Some of you are thinking “What goes up must come down”. That’s fine. I am not worried about the stock prices of these companies coming down. In fact, I want them to come down so I can purchase more shares; this assumes the drop in price is not because of some permanent impairment of the underlying business).

Here are graphs for some companies which pay NO dividend and on which I never pulled the trigger; Markel, White Mountain, and Alleghany.

I set the start date for March 1987 which is when I first heard of these companies. I think we have all experienced moments in our life where down the road you think “I Shoulda, I Woulda, I Coulda”. These are examples of some of my “I Shoulda, I Woulda, I Coulda” moments.

MKL vs S&P 500
MKL vs S&P 500
WTM vs S&P 500
WTM vs S&P 500
Y vs S&P 500
Y vs S&P 500

I recognize some readers are primarily focused on generating a dividend income stream to support their lifestyle during retirement, take time off work to raise a family, start a business that may not generate immediate income, or countless other reasons. In this case, low dividend or no dividend stocks may have absolutely no appeal to you. Not a problem. Perhaps just a small portion of your investment money can be placed in these types of stocks. You may be aptly rewarded in the long run.

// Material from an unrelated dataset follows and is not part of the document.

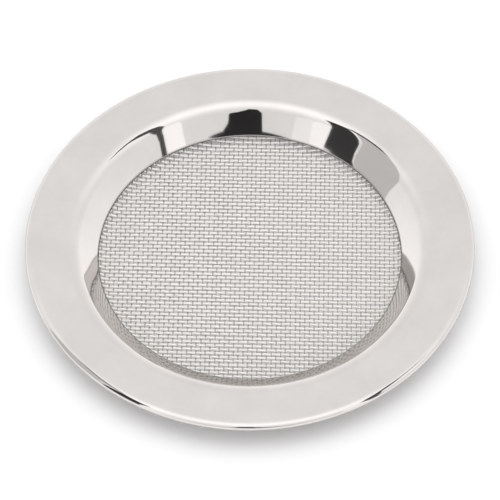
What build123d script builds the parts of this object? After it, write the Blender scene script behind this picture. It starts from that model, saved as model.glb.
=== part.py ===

CAVEAT: Speculative stocks, such as those for junior mining companies or high-tech companies with no proven track record of sustained profitability, are COMPLETELY excluded as possible low/no dividend yield investments.

Disclaimer: I have no knowledge of your individual circumstances and am not providing individualized advice or recommendations. I encourage you not to make any investment decision without conducting your own research and due diligence, and consulting your financial advisor about your specific situation.

Disclosure: I am long V, CHD, BR, CDK, BAM.a, BBU.un, BPY.un

I wrote this article myself and it expresses my own opinions. I am not receiving compensation for it and have no business relationship with any company whose stock is mentioned in this article.